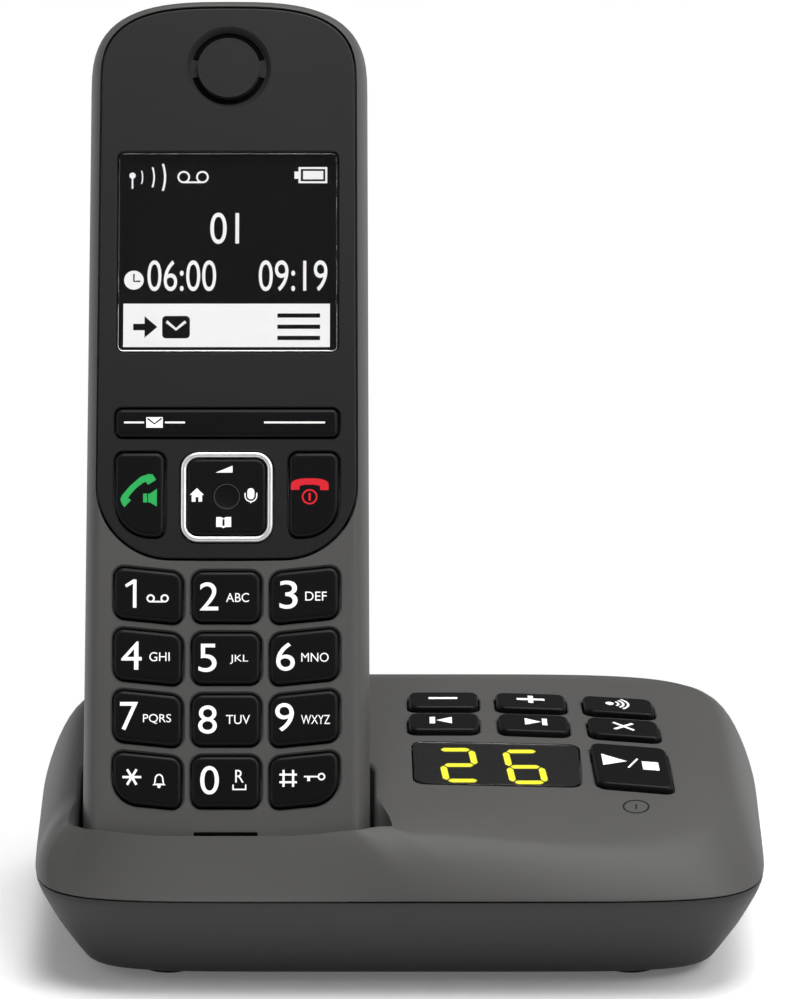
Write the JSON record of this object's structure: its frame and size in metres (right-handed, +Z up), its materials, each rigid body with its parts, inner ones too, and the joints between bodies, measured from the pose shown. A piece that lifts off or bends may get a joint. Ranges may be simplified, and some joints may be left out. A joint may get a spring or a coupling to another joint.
{
  "type": "answering machine with cordless handset",
  "caption": "Low rounded base with a sloped key panel and digit window, and a cordless keypad handset standing tilted in its cradle.",
  "frame": {"origin": "on the table, under the middle of the whole telephone's bounding box", "axes": "+X to the user's right, +Y away from the user, +Z up"},
  "size_m": [0.126, 0.0958, 0.157],
  "materials": {
    "shell_grey": "finely textured dark warm grey",
    "lower_grey": "coarser textured darker grey",
    "fascia_black": "satin near-black",
    "key_black": "satin black with white legends",
    "window_black": "smoked clear window",
    "display_black": "dark display",
    "bright_ring": "polished",
    "contact_gold": "gold plated",
    "steel": "plain steel",
    "board_green": "green board",
    "mat_rubber": "silicone mat",
    "foot_rubber": "soft black rubber",
    "cell_sleeve": "plain sleeve",
    "speaker_grey": "dark plastic",
    "socket_black": "moulded black"
  },
  "bodies": {
    "base": {"base_lower_shell": "lower_grey", "base_upper_shell": "shell_grey", "base_circuit_board": "board_green", "base_key_mat": "mat_rubber", "base_display_window": "window_black", "led_digit_module": "display_black", "base_loudspeaker": "speaker_grey", "power_socket": "socket_black", "line_socket": "socket_black", "base_screw_left": "steel", "base_screw_right": "steel", "foot_front_left": "foot_rubber", "foot_front_right": "foot_rubber", "foot_back_left": "foot_rubber", "foot_back_right": "foot_rubber"},
    "handset": {"handset_front_shell": "shell_grey", "handset_rear_shell": "shell_grey", "handset_fascia": "fascia_black", "handset_display_window": "window_black", "handset_lcd": "display_black", "handset_earpiece": "speaker_grey", "handset_key_mat": "mat_rubber", "handset_circuit_board": "board_green", "battery_cell_left": "cell_sleeve", "battery_cell_right": "cell_sleeve", "handset_ringer": "speaker_grey", "handset_microphone": "speaker_grey", "handset_charge_pad_left": "contact_gold", "handset_charge_pad_right": "contact_gold"},
    "volume_down_key": {"volume_down_key": "key_black"},
    "volume_up_key": {"volume_up_key": "key_black"},
    "page_key": {"page_key": "key_black"},
    "skip_back_key": {"skip_back_key": "key_black"},
    "skip_forward_key": {"skip_forward_key": "key_black"},
    "delete_key": {"delete_key": "key_black"},
    "play_stop_key": {"play_stop_key": "key_black"},
    "charging_contact_left": {"charging_contact_left": "contact_gold"},
    "charging_contact_right": {"charging_contact_right": "contact_gold"},
    "key_1": {"key_1": "key_black"},
    "key_2": {"key_2": "key_black"},
    "key_3": {"key_3": "key_black"},
    "key_4": {"key_4": "key_black"},
    "key_5": {"key_5": "key_black"},
    "key_6": {"key_6": "key_black"},
    "key_7": {"key_7": "key_black"},
    "key_8": {"key_8": "key_black"},
    "key_9": {"key_9": "key_black"},
    "key_star": {"key_star": "key_black"},
    "key_0": {"key_0": "key_black"},
    "key_hash": {"key_hash": "key_black"},
    "talk_key": {"talk_key": "key_black"},
    "end_key": {"end_key": "key_black"},
    "softkey_bar": {"softkey_bar": "key_black"},
    "nav_gimbal": {"nav_gimbal": "steel"},
    "nav_key": {"nav_pad": "key_black", "nav_ring": "bright_ring"},
    "battery_door": {"battery_door": "shell_grey"}
  },
  "joints": [
    {"name": "handset_lift", "type": "slide", "parent": "base", "child": "handset", "axis": [0, 0.4848, 0.8746], "range_m": [0, 0.045]},
    {"name": "volume_down_key_press", "type": "slide", "parent": "base", "child": "volume_down_key", "axis": [0, 0.0499, -0.9988], "range_m": [0, 0.0006], "stiffness_N_per_m": 400},
    {"name": "volume_up_key_press", "type": "slide", "parent": "base", "child": "volume_up_key", "axis": [0, 0.0524, -0.9986], "range_m": [0, 0.0006], "stiffness_N_per_m": 400},
    {"name": "page_key_press", "type": "slide", "parent": "base", "child": "page_key", "axis": [0, 0.0597, -0.9982], "range_m": [0, 0.0006], "stiffness_N_per_m": 400},
    {"name": "skip_back_key_press", "type": "slide", "parent": "base", "child": "skip_back_key", "axis": [0, 0.0872, -0.9962], "range_m": [0, 0.0006], "stiffness_N_per_m": 400},
    {"name": "skip_forward_key_press", "type": "slide", "parent": "base", "child": "skip_forward_key", "axis": [0, 0.0896, -0.996], "range_m": [0, 0.0006], "stiffness_N_per_m": 400},
    {"name": "delete_key_press", "type": "slide", "parent": "base", "child": "delete_key", "axis": [0, 0.0969, -0.9953], "range_m": [0, 0.0006], "stiffness_N_per_m": 400},
    {"name": "play_stop_key_press", "type": "slide", "parent": "base", "child": "play_stop_key", "axis": [0, 0.1516, -0.9884], "range_m": [0, 0.0006], "stiffness_N_per_m": 400},
    {"name": "charging_contact_left_spring", "type": "slide", "parent": "base", "child": "charging_contact_left", "axis": [0, -0.4848, -0.8746], "range_m": [0, 0.0005], "stiffness_N_per_m": 300},
    {"name": "charging_contact_right_spring", "type": "slide", "parent": "base", "child": "charging_contact_right", "axis": [0, -0.4848, -0.8746], "range_m": [0, 0.0005], "stiffness_N_per_m": 300},
    {"name": "key_1_press", "type": "slide", "parent": "handset", "child": "key_1", "axis": [0, 0.8746, -0.4848], "range_m": [0, 0.0006], "stiffness_N_per_m": 350},
    {"name": "key_2_press", "type": "slide", "parent": "handset", "child": "key_2", "axis": [0, 0.8746, -0.4848], "range_m": [0, 0.0006], "stiffness_N_per_m": 350},
    {"name": "key_3_press", "type": "slide", "parent": "handset", "child": "key_3", "axis": [0, 0.8746, -0.4848], "range_m": [0, 0.0006], "stiffness_N_per_m": 350},
    {"name": "key_4_press", "type": "slide", "parent": "handset", "child": "key_4", "axis": [0, 0.8746, -0.4848], "range_m": [0, 0.0006], "stiffness_N_per_m": 350},
    {"name": "key_5_press", "type": "slide", "parent": "handset", "child": "key_5", "axis": [0, 0.8746, -0.4848], "range_m": [0, 0.0006], "stiffness_N_per_m": 350},
    {"name": "key_6_press", "type": "slide", "parent": "handset", "child": "key_6", "axis": [0, 0.8746, -0.4848], "range_m": [0, 0.0006], "stiffness_N_per_m": 350},
    {"name": "key_7_press", "type": "slide", "parent": "handset", "child": "key_7", "axis": [0, 0.8746, -0.4848], "range_m": [0, 0.0006], "stiffness_N_per_m": 350},
    {"name": "key_8_press", "type": "slide", "parent": "handset", "child": "key_8", "axis": [0, 0.8746, -0.4848], "range_m": [0, 0.0006], "stiffness_N_per_m": 350},
    {"name": "key_9_press", "type": "slide", "parent": "handset", "child": "key_9", "axis": [0, 0.8746, -0.4848], "range_m": [0, 0.0006], "stiffness_N_per_m": 350},
    {"name": "key_star_press", "type": "slide", "parent": "handset", "child": "key_star", "axis": [0, 0.8746, -0.4848], "range_m": [0, 0.0006], "stiffness_N_per_m": 350},
    {"name": "key_0_press", "type": "slide", "parent": "handset", "child": "key_0", "axis": [0, 0.8746, -0.4848], "range_m": [0, 0.0006], "stiffness_N_per_m": 350},
    {"name": "key_hash_press", "type": "slide", "parent": "handset", "child": "key_hash", "axis": [0, 0.8746, -0.4848], "range_m": [0, 0.0006], "stiffness_N_per_m": 350},
    {"name": "talk_key_press", "type": "slide", "parent": "handset", "child": "talk_key", "axis": [0, 0.8746, -0.4848], "range_m": [0, 0.0006], "stiffness_N_per_m": 350},
    {"name": "end_key_press", "type": "slide", "parent": "handset", "child": "end_key", "axis": [0, 0.8746, -0.4848], "range_m": [0, 0.0006], "stiffness_N_per_m": 350},
    {"name": "softkey_rock", "type": "hinge", "parent": "handset", "child": "softkey_bar", "pos_m": [-0.0298, -0.0033, 0.09055], "axis": [0, 0.4848, 0.8746], "range_deg": [-2.5, 2.5], "stiffness_Nm_per_rad": 0.05},
    {"name": "nav_tilt_up_down", "type": "hinge", "parent": "handset", "child": "nav_gimbal", "pos_m": [-0.0298, -0.01, 0.07928], "axis": [1, 0, 0], "range_deg": [-3, 3], "stiffness_Nm_per_rad": 0.03},
    {"name": "nav_tilt_left_right", "type": "hinge", "parent": "nav_gimbal", "child": "nav_key", "pos_m": [-0.0298, -0.01, 0.07928], "axis": [0, 0.4848, 0.8746], "range_deg": [-3, 3], "stiffness_Nm_per_rad": 0.03},
    {"name": "battery_door_hinge", "type": "hinge", "parent": "handset", "child": "battery_door", "pos_m": [-0.0298, 0.0259, 0.08819], "axis": [1, 0, 0], "range_deg": [0, 60]}
  ]
}
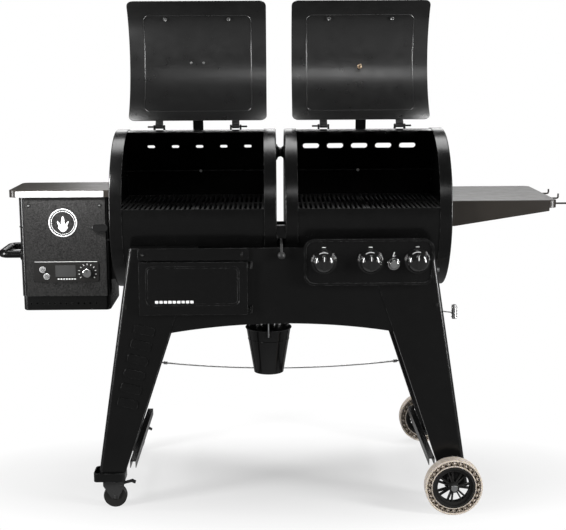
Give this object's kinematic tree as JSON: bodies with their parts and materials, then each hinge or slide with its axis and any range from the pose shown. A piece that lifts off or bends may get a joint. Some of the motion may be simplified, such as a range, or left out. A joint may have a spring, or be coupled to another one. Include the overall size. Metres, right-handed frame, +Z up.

TASK STATEMENT
In the material above, show every line where the word "JSON" turns up.

THE OUTPUT
Write the JSON record of this object's structure: its frame and size in metres (right-handed, +Z up), its materials, each rigid body with its parts, inner ones too, and the joints between bodies, measured from the pose shown. A piece that lifts off or bends may get a joint. Ranges may be simplified, and some joints may be left out. A joint may get a spring or a coupling to another joint.
Give this object's kinematic tree as JSON: bodies with their parts and materials, then each hinge or slide with its axis and any range from the pose shown. A piece that lifts off or bends may get a joint. Some of the motion may be simplified, such as a range, or left out. A joint may have a spring, or be coupled to another one. Include the overall size. Metres, right-handed frame, +Z up.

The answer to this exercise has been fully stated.